Remember - Bullying is NOT reasonable management action exercised in a reasonable way!
Discrimination occurs when a person, or a group of people, is treated less favourably than another person or group because of their background or certain personal characteristics.
State and Federal laws protect people from discrimination of the basis of their:
race, including colour, national or ethnic origin or immigrant status
sex, pregnancy or marital status and breastfeeding
sexual orientation, gender identity and intersex status.
Discrimination can happen at different points in the employment relationship, including:
when recruiting and selecting staff
in the terms, conditions and benefits offered as part of employment
who is considered or selected for training and the sort of training offered
who is considered or selected for transfer or promotion
who is considered and selected for retrenchment or dismissal.
RESPONDING TO A COMPLAINT
Workplace complaints can be extremely distressing and disruptive. Team morale and service standards are often the first casualty of any matter that arises between two or more staff.
Notwithstanding your views as to the merits or otherwise of a complaint, it is extremely important that very complaint is responded to in a timely way and the complainant and the person complained of are treated with respect.
Having a fair and transparent process will assist in reaching a conclusion that does justice to the interests of both parties.
Characteristics of a good internal complaint process are:
It is fair
It is confidential
It is transparent
It is accessible
It is efficient
A good complaint process will also:
Protect employees from being victimised because they have made a complaint;
Protect employees from vexatious and malicious complaints; and
Ensure appropriate confidential records are kept about complaints and that this information is stored and managed appropriately.
MANAGING THE OUTCOMES
Irrespective of the nature of a complaint, people within a workplace will often have diverse views as to the causes, the guilt or otherwise of perpetrators and the preferred outcome.
As a consequence the management of the outcome will require careful and sensitive treatment, being mindful of the various interests of others.
Managers must ensure they apply consistency and objectivity to determining an outcome.
If the process applied in responding to a complaint has been fair, then an objectively applied outcome can be achieved.
Threats of retaliation by others must be ignored: as a manager you will need to demonstrate leadership in overcoming areas of resistance to your decisions.
You must also remember that the complainant has a vested interest in the outcome. He or she will be looking for an outcome that is supported by the process. Failure to align the two will result in undermining of your authority and could also result in a claim of adverse action against you.
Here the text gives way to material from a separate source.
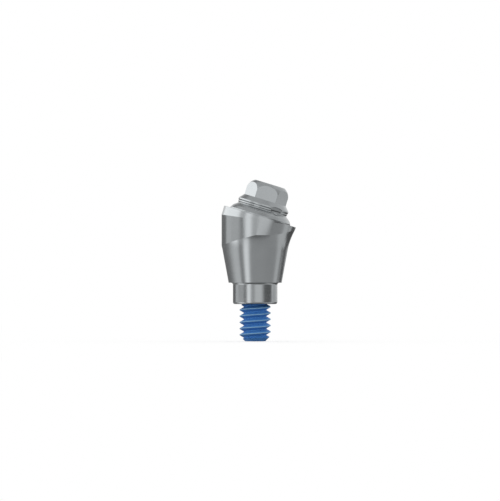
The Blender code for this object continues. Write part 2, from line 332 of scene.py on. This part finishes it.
def make_body(upright_metal, leaning_metal, bore_metal):
    """The body: a turned blank, trimmed upright and leaning, and bored for screw and post."""
    lean = leaning_frame()
    ceiling = (lean @ Vector((-SHOULDER_RADIUS, 0, OVERLAP))).z
    beyond = ceiling + COLLAR_LENGTH + SHOULDER_RADIUS
    flare_radius = SEAT_RADIUS + FLARE_HEIGHT * math.tan(TAPER_ANGLE)
    rim_radius = flare_radius + (ceiling - FLARE_HEIGHT) * math.tan(FLARE_ANGLE)
    rim = (rim_radius, ceiling)
    flare = (flare_radius, FLARE_HEIGHT)
    seat = (SEAT_RADIUS, 0)
    cove = (COLLAR_RADIUS, 0)
    upper = [
        (0, ceiling),
        rim,
        *fillet(rim, flare, seat, FLARE_ROUND, ROUND_STEPS),
        *fillet(flare, seat, cove, EDGE_BREAK, EDGE_STEPS),
    ]
    lower = outline_of(
        [
            seat,
            (*cove, COVE_ROUND),
            (COLLAR_RADIUS, -COLLAR_LENGTH, COLLAR_ROUND),
            (0, -COLLAR_LENGTH),
        ]
    )
    body = turned("blank", upper + lower[1:], BODY_STEPS, upright_metal)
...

Sometimes the outcome is that a complaint is not substantiated and therefore no action against the alleged perpetrator is required. This can be extremely difficult for the complainant as he or she will feel very strongly about what occurred. Similarly the other party may feel aggrieved because they have been under scrutiny for something they haven’t done.
Consideration should be given to providing counselling to both parties in order to bring about a productive workplace. Where this is not possible, then transfers or other non-punitive measures should be considered.
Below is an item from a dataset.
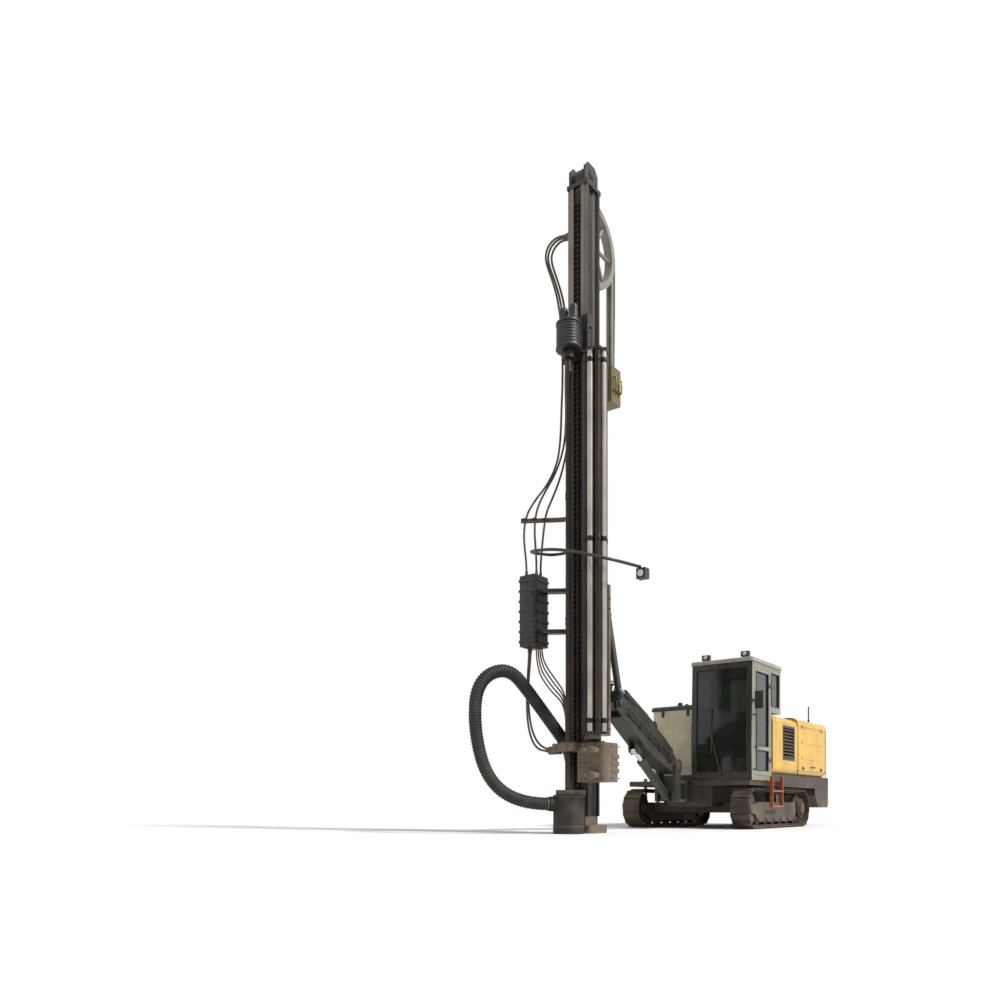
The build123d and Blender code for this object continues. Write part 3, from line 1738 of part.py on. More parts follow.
hose_routes = {
    "hose_line_1": [
        (55, -200, 8920), (55, -300, 8920), (56, -395, 8945), (58, -490, 8940), (62, -573, 8893),
        (66, -626, 8812), (70, -638, 8705), (72, -596, 8550), (76, -502, 8300), (80, -415, 8020),
        (84, -350, 7640), (74, -330, 7220), (82, -320, 6760),
        (92, -336, 6300), (98, -345, 5890), (122, -385, 5520), (210, -505, 5200),
        (320, -655, 4970), (395, -765, 4750), (405, -806, 4480), (386, -795, 4220),
        (372, -775, 4010), (372, -775, 3840),
    ],
    "hose_line_2": [
        (0, -200, 8920), (0, -302, 8920), (2, -396, 8948), (5, -488, 8942), (8, -568, 8896),
        (11, -620, 8814), (13, -631, 8705), (12, -588, 8550), (18, -490, 8305), (22, -400, 8010),
        (24, -335, 7620), (16, -300, 7180), (22, -312, 6700),
        (14, -300, 6230), (24, -325, 5790), (90, -430, 5400), (215, -560, 5090),
        (300, -640, 4840), (322, -668, 4570), (308, -660, 4310), (288, -652, 4060),
        (288, -652, 3840),
    ],
    "hose_line_3": [
        (-55, -200, 8920), (-55, -300, 8920), (-53, -390, 8946), (-50, -480, 8936),
        (-48, -556, 8884), (-46, -600, 8808), (-46, -605, 8700), (-48, -560, 8550),
        (-42, -468, 8300), (-36, -378, 8010), (-32, -318, 7600),
        (-42, -285, 7140), (-34, -300, 6660), (-44, -288, 6190), (-30, -315, 5740),
        (20, -400, 5330), (120, -480, 5010), (205, -540, 4780), (226, -566, 4510),
        (208, -610, 4260), (186, -648, 4040), (186, -648, 3840),
    ],
    "hose_line_4": [
        (330, -760, 2780), (330, -760, 2640), (322, -785, 2420), (330, -800, 2140),
        (345, -790, 1840), (365, -745, 1560), (385, -660, 1360), (396, -560, 1250),
        (400, -450, 1210), (400, -340, 1210),
    ],
    "hose_line_5": [
        (230, -800, 2780), (230, -800, 2640), (224, -830, 2430), (222, -850, 2150),
        (232, -835, 1860), (240, -785, 1590), (250, -690, 1390), (264, -570, 1285),
        (278, -440, 1240), (280, -310, 1235), (280, -190, 1235),
    ],
}

for line_name, line_points in hose_routes.items():
    with BuildPart() as hose_line:
        hose([(along(beam_x + x), boom_y + y, z) for x, y, z in line_points], line_radius)
    tube_length = hose_line.part.volume / (pi * line_radius**2)
    print(line_name, "length", round(tube_length), "mm")
    write(hose_line, line_name)
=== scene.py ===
# %% [markdown]
# A crawler drilling rig stands on a pale studio floor. Its construction comes ready made, as a fixed
# frame of solids with their joints. This lesson dresses that frame: paint, rubber, glass and dust for
# every solid, and the small things that a solid model leaves out, such as bolts, hoses and seats.

# %% Load the fixed frame
from math import cos, pi, radians, sin

import bpy
from mathutils import Matrix, Vector


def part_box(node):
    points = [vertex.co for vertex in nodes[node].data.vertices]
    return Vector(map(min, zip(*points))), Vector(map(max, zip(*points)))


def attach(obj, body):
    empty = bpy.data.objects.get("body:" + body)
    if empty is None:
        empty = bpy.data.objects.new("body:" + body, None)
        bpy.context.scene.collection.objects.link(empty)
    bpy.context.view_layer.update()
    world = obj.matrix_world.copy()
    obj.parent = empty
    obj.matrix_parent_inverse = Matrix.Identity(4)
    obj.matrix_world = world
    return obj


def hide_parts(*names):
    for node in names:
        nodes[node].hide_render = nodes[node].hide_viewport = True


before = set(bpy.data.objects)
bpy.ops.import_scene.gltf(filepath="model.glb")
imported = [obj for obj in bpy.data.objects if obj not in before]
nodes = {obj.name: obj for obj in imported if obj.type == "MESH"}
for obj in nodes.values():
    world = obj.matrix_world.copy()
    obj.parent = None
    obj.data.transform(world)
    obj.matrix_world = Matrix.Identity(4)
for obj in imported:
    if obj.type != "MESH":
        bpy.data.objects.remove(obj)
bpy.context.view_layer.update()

# %% [markdown]
# Many places are worked out from the solids themselves. The beam of the drill feed and the tracks
# are the two that most other pieces line up with, so their middles get names here.

# %% Places read from the frame
beam_low, beam_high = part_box("feed_beam")
beam_x = (beam_low.x + beam_high.x) / 2
beam_y = (beam_low.y + beam_high.y) / 2
track_low, track_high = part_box("track_left")
track_x = (track_low.x + track_high.x) / 2
string_low, string_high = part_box("drill_string")
drill_x = (string_low.x + string_high.x) / 2
print("beam at", round(beam_x, 3), round(beam_y, 3), "tracks at", round(track_x, 3))

# %% [markdown]
# The picture was taken from low down, ahead and to the left of the machine. A level camera with a
# vertical shift keeps the mast upright, as a view camera does; tilting it up would make it lean.

# %% Camera
camera_place = (14.03, 6.49, 0.40)
camera_heading = 90 + 37.1
lens_mm = 30.6
upward_shift = 0.306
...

WHAT ACTION CAN AN EMPLOYEE TAKE
There are a number of actions that can be taken by an employee who feels aggrieved as a result of behaviours that occur in the workplace and any resulting management decisions.
Unfair Dismissal Claim
If bullying involves the termination of employment, then the employee could bring an unfair dismissal claim to the Fair Work Commission. The focus in these proceedings is on whether the termination was harsh, unjust or unreasonable in all the circumstances and workplace bullying may be only one of the issues involved.
Particular difficulties arise where an employee claims they have been forced to resign from their employment because of the actions of the employer. This situation is known as “constructive dismissal”. A resignation by an employee can still constitute an unfair dismissal by the employer if it can be shown that the termination was effectively at the employer’s instigation.
The Fair Work Commission can order reinstatement and/or compensation of up to 6 months wages.
Unlawful Dismissal, Adverse Action and Breach of Workplace Rights Claims
It is a breach of federal and state industrial legislation for an employee to be terminated for reasons of prohibited discriminatory grounds (such as age, race, sex, family responsibilities or temporary absence from work). Under federal legislation (which applies to all private sector employees), it is also a breach, in very simple terms, for an employee to take any detrimental step against an employee because they:
have what is called a “workplace right” or have exercised, or the employer thought they were going to exercise, a workplace right. A workplace right is essentially a right or benefit given to employee under workplace legislation, such as discrimination legislation or workplace health and safety legislation (eg the right to take personal leave, the right to be a WHS delegate or union officer); or
had the ability to make a complaint to the employer about their employment.
This avenue opens up a range of potential grounds for an employee in a situation of workplace bullying to rely on but it is important to remember the legal context of the claim. It is necessary to frame the factual incidents that have occurred within the available legal parameters. Ie in an adverse action claim, it is not the fact of the workplace bullying that is of primary relevance but the fact that the employee had a workplace right or did or did not exercise that right or made a query about their employment. This type of claim often involves an action taken by an employer in retaliation for something the employee has done.
There is no limit on the type of remedy that can be given by the court in this type of claim. Monetary penalties, compensation and injunctions are potential remedies. As with the unfair dismissal jurisdiction, the general rule is that each party bears their own costs which can make this an attractive avenue for complainants despite the technical difficulties that can be encountered
An employee can pursue a discrimination claim in the Equal Opportunity Commission (State) or the Human Rights Commission (Federal).
Workers Compensation Claim
If an employee has suffered an injury because of workplace bullying, such as a psychological injury, they can make a claim for compensation under the Workers Compensation provisions in the State.
The best way to achieve a no complaints environment is to create and maintain a culture that is respectful and honours the differences amongst team members who are themselves committed to treating each other with dignity.
Such a culture would embody the following:
consistent and transparent decision making,
clear behaviour standards
Everyone has the right to work in an environment free from bullying, harassment, discrimination and violence.